PUEBLO—Retiring Rocky Mountain Farmers Union (RMFU) President Dave Carter in his farewell address before the RMFU 93rd annual convention here, Nov. 17, urged those in attendance to remember that the strength of Farmers Union is in its heritage as a grassroots organization. Carter retires after eight years as RMFU president and nearly 24 years total with the organization.

“I came to this organization shortly after graduating from college and had no intention of staying for any length of time, but I was enticed by the passion of Farmers Union’s leadership,” said Carter in his emotional farewell address. “So, I urge you today, to embrace the mission of our organization with passion. Start locally and continue to build this fine organization.”

Carter outlined a handful of accomplishments occurring during his presidency, including establishment of the RMFU Cooperative Development Center, which annually distributes nearly a third of a million dollars in funds for farmer-owned cooperative projects. He also noted the full program of educational opportunities from kids camps, to scholarships to adult educational forums.

In addition, Carter highlighted recent RMFU legislative involvement, including a bill passed earlier this year that will provide up to $4 million in tax credits to producers who invest in value-added cooperatives. RMFU also played a key role in country-of-origin food labeling and growth legislation.

Carter leaves a growing organization that is financially sound. RMFU membership numbers are expected to finish 2001 with a 5 percent increase.

During Carter’s tenure as president, RMFU has developed a reputation as a technical and marketing resource for producers selling direct to consumers and for those producing for a niche market. Carter will continue to serve on the National Organic Standards Board, having recently been elected chairman.
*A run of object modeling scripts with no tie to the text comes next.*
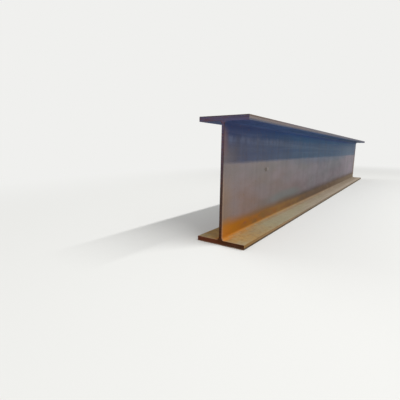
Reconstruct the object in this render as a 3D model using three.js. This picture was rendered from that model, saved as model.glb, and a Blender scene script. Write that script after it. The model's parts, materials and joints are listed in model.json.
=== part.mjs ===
// Hot-rolled steel H-beam, one length of stock.
//
// The beam stands on its bottom flange. X runs along the beam, Y across the flanges and Z up, in
// millimetres. The origin is the middle of the underside.

import * as THREE from 'three';

// ---------------------------------------------------------------- driving dimensions (mm)

const depth = 708; // over both flanges
const flangeWidth = 302;
const webThickness = 15;
const flangeThickness = 28;
const rootRadius = 18; // hollow fillet where the web runs into a flange
const flangeEdgeRadius = 2; // rolled edges along the flange tips
const beamLength = 5000; // between the two sawn ends

const arcFacets = 10; // flats that stand for each quarter turn of the section's arcs

// ---------------------------------------------------------------- finish

const rustedSteel = new THREE.MeshStandardMaterial({
  color: 0x6d625c,
  roughness: 0.7,
  metalness: 0.55,
});

// ---------------------------------------------------------------- section

const quarterTurn = Math.PI / 2;

/**
 * The quarter arcs down one side of the section, from the bottom face round to the top face.
 *
 * Centres are measured from the centre of the section: `across` towards the flange tip and `up`
 * along the web. An arc that turns clockwise is hollow, as at the roots.
 */
function arcsOfOneSide() {
  const edgeAcross = flangeWidth / 2 - flangeEdgeRadius;
  const outerEdgeUp = depth / 2 - flangeEdgeRadius;
  const innerEdgeUp = depth / 2 - flangeThickness + flangeEdgeRadius;
  const rootAcross = webThickness / 2 + rootRadius;
  const rootUp = depth / 2 - flangeThickness - rootRadius;

  const flangeEdge = (up, startAngle) => ({
    across: edgeAcross,
    up,
    radius: flangeEdgeRadius,
    startAngle,
    endAngle: startAngle + quarterTurn,
    clockwise: false,
  });
  const root = (up, startAngle) => ({
    across: rootAcross,
    up,
    radius: rootRadius,
    startAngle,
    endAngle: startAngle - quarterTurn,
    clockwise: true,
  });

  return [
    flangeEdge(-outerEdgeUp, -quarterTurn),
    flangeEdge(-innerEdgeUp, 0),
    root(-rootUp, -quarterTurn),
    root(rootUp, -2 * quarterTurn),
    flangeEdge(innerEdgeUp, -quarterTurn),
    flangeEdge(outerEdgeUp, 0),
  ];
}

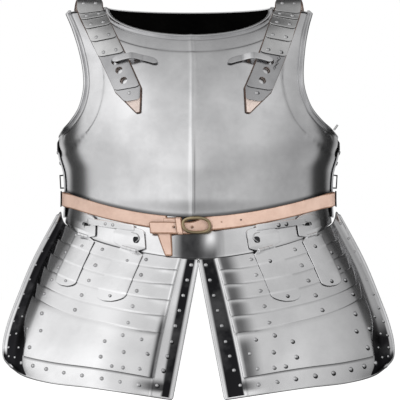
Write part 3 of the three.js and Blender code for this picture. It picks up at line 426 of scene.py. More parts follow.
def spline(points, at):
    """Uniform Catmull-Rom through points of any dimension."""
    points = np.asarray(points, float)
    last = len(points) - 1
    p = np.clip(np.asarray(at, float), 0, 1) * last
    i = np.minimum(p.astype(int), last - 1)
    t = (p - i)[..., None]
    p0, p1 = points[np.maximum(i - 1, 0)], points[i]
    p2, p3 = points[i + 1], points[np.minimum(i + 2, last)]
    a, b = (p2 - p0) * 0.5, (p3 - p1) * 0.5
    return (2 * p1 - 2 * p2 + a + b) * t ** 3 + (-3 * p1 + 3 * p2 - 2 * a - b) * t ** 2 + a * t + p1


def curve(points, at):
    """Centripetal Catmull-Rom, with its end points carried on in a straight line."""
    points = np.asarray(points, float)
    last = len(points) - 1
    padded = np.concatenate([[2 * points[0] - points[1]], points, [2 * points[-1] - points[-2]]])
    p = np.clip(np.asarray(at, float), 0, 1) * last
    i = np.minimum(p.astype(int), last - 1)
    t = (p - i)[..., None]
    p0, p1, p2, p3 = (padded[i + k] for k in range(4))

    def gap(a, b):
        return np.maximum(np.sum((b - a) ** 2, -1) ** 0.25, 1e-4)[..., None]

    d0, d1, d2 = gap(p0, p1), gap(p1, p2), gap(p2, p3)
    a = ((p1 - p0) / d0 - (p2 - p0) / (d0 + d1) + (p2 - p1) / d1) * d1
    b = ((p2 - p1) / d1 - (p3 - p1) / (d1 + d2) + (p3 - p2) / d2) * d1
    return (2 * p1 - 2 * p2 + a + b) * t ** 3 + (-3 * p1 + 3 * p2 - 2 * a - b) * t ** 2 + a * t + p1


# Meshes
def quads_of(nv, nu, flip):
    index = np.arange(nv * nu).reshape(nv, nu)
    a, b, c, d = index[:-1, :-1], index[:-1, 1:], index[1:, :-1], index[1:, 1:]
    order = (a, c, d, b) if flip else (a, b, d, c)
    return np.stack([q.ravel() for q in order], -1)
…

During the convention, RMFU members also heard from Professor Greg MacLeod, University College of Cape Breton, Canada, on innovative ways to use cooperatives to form new or to augment existing local, rural enterprises.

“Very often cooperatives are passive but they need to be proactive in creating jobs within the community,” said MacLeod, author of the book Mondragon to America, which examines how the success of the Spanish cooperative giant can be successfully applied to the United States. “If we are to keep our rural communities alive, we have to act big while staying small.”

Also on the schedule during the two-day event were reports from RMFU members participating in a National Farmers Union legislative fly-in during the Sept. 11 terrorist attacks. Youth attending the convention had their own day camp, with youth people from the RMFU Senior Youth Advisory Council addressing the entire convention.